Boolean Expressions

sohcahtoa82 at gmail.com sohcahtoa82 at gmail.com
Tue Sep 26 18:10:59 EDT 2017


On Tuesday, September 26, 2017 at 2:54:32 PM UTC-7, Chris Angelico wrote:
> On Wed, Sep 27, 2017 at 7:43 AM, Cai Gengyang <gengyangcai at gmail.com> wrote:
> > Help check if my logic is correct in all 5 expressions
> >
> >
> > A) Set bool_one equal to the result of
> > False and False
> >
> > Entire Expression : False and False gives True because both are False
> 
> This is not correct, and comes from a confusion in the English
> language. In boolean logic, "and" means "both". For instance:
> 
> *IF* we have eggs, *AND* we have bacon, *THEN* bake a pie.
> 
> Can you bake an egg-and-bacon pie? You need *both* ingredients. The
> assertion "we have eggs" is True if we do and False if we do not; and
> the overall condition cannot be True unless *both* assertions are
> True.
> 
> In Python, the second half won't even be looked at if the first half
> is false.

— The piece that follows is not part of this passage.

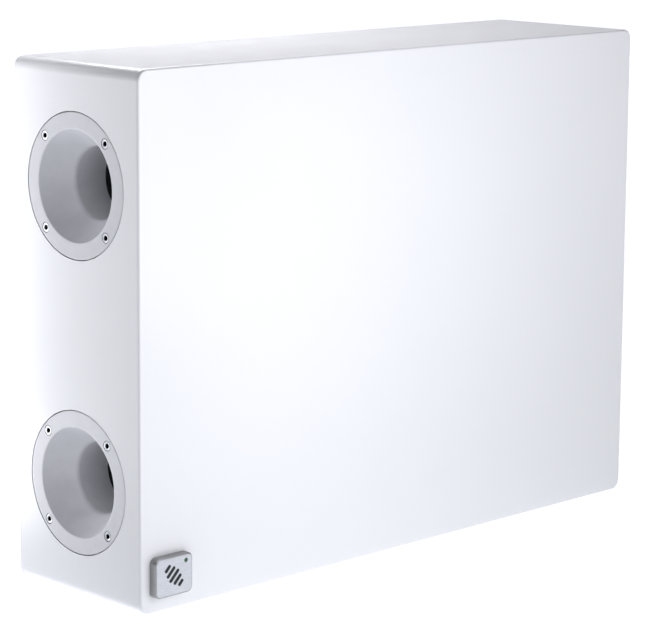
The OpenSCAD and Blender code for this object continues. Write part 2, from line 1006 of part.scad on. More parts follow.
module rca_jacks() {
  color("gold")
    on_amp_side()
      at_jacks() {
        difference() {
          union() {
            translate([0, 0, amp_floor]) cylinder(r = 6.4, h = 1.5, $fn = 6);
            cyl(jack_r, amp_floor, amp_floor + 9.5);
          }
          cyl(1.7, amp_floor + 2, 0);
        }
        cyl(3.9, amp_back - over, amp_floor + 0.5);
        block(12, 13, amp_back - 10, amp_back);
      }
}

// The speaker lead with a branch to each woofer, and the lamp's lead. Small
// blocks join the runs.
module wiring_loom() {
  lead_r = 2;
  wire_r = 1.2;
  lamp_r = 0.8;
  rise_x = bulkhead_x + bulkhead_t / 2 + 14;
  color("firebrick") {
    along_x(woofer_a_x, half_w + board_w, loom_z, lead_r);
    for (x = woofer_places) {
      splice(x, loom_z, 16, 8);
      for (side = [-5, 5])
        along_y(x + side, loom_y + 3, back_y + landing_w - 2.5, loom_z, wire_r);
    }
    splice(rise_x, loom_z, 8, 8);
    splice(rise_x, led_z, 3, 3);
    splice(led_x, led_z, 3, 3);
    along_y(led_x, front_y + 6, loom_y - 1, led_z, lamp_r);
    along_x(led_x + 1, rise_x - 1, led_z, lamp_r);
    translate([rise_x, loom_y, led_z + 1]) cylinder(r = lamp_r, h = loom_z - led_z - 4);
  }
}

module splice(x, z, length, thick) {
  translate([x - length / 2, loom_y - thick / 2, z - thick / 2]) cube([length, thick, thick]);
}

module along_x(low, high, z, r) {
  translate([low, loom_y, z]) rotate([0, 90, 0]) cylinder(r = r, h = high - low);
}

module along_y(x, low, high, z, r) {
  translate([x, low, z]) rotate([-90, 0, 0]) cylinder(r = r, h = high - low);
}

front_panel();
top_panel();
bottom_panel();
port_panel();
amp_panel();
rear_baffle();
cabinet_brace();
amp_bulkhead();
damping_wadding();
bottom_pads();
standoff_feet();
standoff_screws();
wall_inserts();
port_flare(port_heights[1]);  // port_flare_upper
port_flare(port_heights[0]);  // port_flare_lower
port_tube(port_heights[1]);  // port_tube_upper
port_tube(port_heights[0]);  // port_tube_lower
port_gaskets();
port_screws();
badge_plate();
badge_face();
badge_mark();
led_lens();
woofer_basket(woofer_a_x);  // woofer_a_basket
woofer_surround(woofer_a_x);  // woofer_a_surround
woofer_cone(woofer_a_x);  // woofer_a_cone
woofer_dust_cap(woofer_a_x);  // woofer_a_dust_cap
woofer_voice_coil(woofer_a_x);  // woofer_a_voice_coil
woofer_spider(woofer_a_x);  // woofer_a_spider
woofer_magnet(woofer_a_x);  // woofer_a_magnet
woofer_yoke(woofer_a_x);  // woofer_a_yoke
woofer_basket(woofer_b_x);  // woofer_b_basket
woofer_surround(woofer_b_x);  // woofer_b_surround
woofer_cone(woofer_b_x);  // woofer_b_cone
woofer_dust_cap(woofer_b_x);  // woofer_b_dust_cap
woofer_voice_coil(woofer_b_x);  // woofer_b_voice_coil
woofer_spider(woofer_b_x);  // woofer_b_spider
woofer_magnet(woofer_b_x);  // woofer_b_magnet
woofer_yoke(woofer_b_x);  // woofer_b_yoke
woofer_top_plates();
woofer_gaskets();
woofer_terminals();
woofer_screws();
amp_plate();
heat_sink();
amp_gasket();
amp_board();
power_transformer();
amp_capacitors();
control_bodies();
knob(-knob_y);  // volume_knob
knob(knob_y);  // crossover_knob
slide_tip(-switch_y, 5);  // phase_switch
slide_tip(switch_y, 6);  // power_mode_switch
mains_rocker();
mains_inlet();
fuse_drawer();
rca_jacks();
amp_screws();
wiring_loom();
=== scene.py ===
import json
import math

import bmesh
import bpy
import numpy as np
from mathutils import Matrix, Vector


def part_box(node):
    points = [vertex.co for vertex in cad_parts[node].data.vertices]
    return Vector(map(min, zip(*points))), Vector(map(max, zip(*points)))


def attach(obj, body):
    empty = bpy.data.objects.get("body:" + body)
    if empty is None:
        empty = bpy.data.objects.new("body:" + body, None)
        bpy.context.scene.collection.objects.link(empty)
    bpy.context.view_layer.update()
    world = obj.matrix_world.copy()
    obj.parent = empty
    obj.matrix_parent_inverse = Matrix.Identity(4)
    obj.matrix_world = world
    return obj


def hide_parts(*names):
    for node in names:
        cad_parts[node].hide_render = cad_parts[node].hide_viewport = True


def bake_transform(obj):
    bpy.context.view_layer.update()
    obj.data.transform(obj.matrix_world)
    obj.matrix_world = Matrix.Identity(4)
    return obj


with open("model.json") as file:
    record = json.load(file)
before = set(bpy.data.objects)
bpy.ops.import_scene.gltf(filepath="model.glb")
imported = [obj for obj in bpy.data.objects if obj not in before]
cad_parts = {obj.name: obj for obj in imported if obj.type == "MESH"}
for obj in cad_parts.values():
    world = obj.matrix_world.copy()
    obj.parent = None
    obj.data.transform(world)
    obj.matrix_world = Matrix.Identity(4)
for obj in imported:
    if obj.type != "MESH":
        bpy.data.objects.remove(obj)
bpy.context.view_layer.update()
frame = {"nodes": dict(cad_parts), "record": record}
scene = bpy.context.scene
nodes = frame["nodes"]
MM = 0.001

# ---------------------------------------------------------------- placement
# A face of the cabinet has its own axes: u to the right as seen from outside,
# v up and w out of the face, in millimetres.

AXES = {
    "front": ((1, 0, 0), (0, 0, 1), (0, -1, 0)),
    "rear": ((-1, 0, 0), (0, 0, 1), (0, 1, 0)),
    "port_side": ((0, -1, 0), (0, 0, 1), (-1, 0, 0)),
    "amp_side": ((0, 1, 0), (0, 0, 1), (1, 0, 0)),
    "under": ((1, 0, 0), (0, -1, 0), (0, 0, -1)),
}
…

That is to say, Python looks beside the stove to see if
> there's a carton of eggs, and if it can't see one, it won't bother
> looking in the freezer for bacon - it already knows we can't bake that
> pie.
> 
> Your other questions are derived from this one, so you should be fine
> once you grok this one concept.
> 
> ChrisA

A way to prove this:

def funcA():
    print('In function A')
    return False

def funcB():
    print('In function B')
    return False

print(funcA() and funcB())

This will print 'In function A' followed by 'False'.  It will not print 'In function B' at all.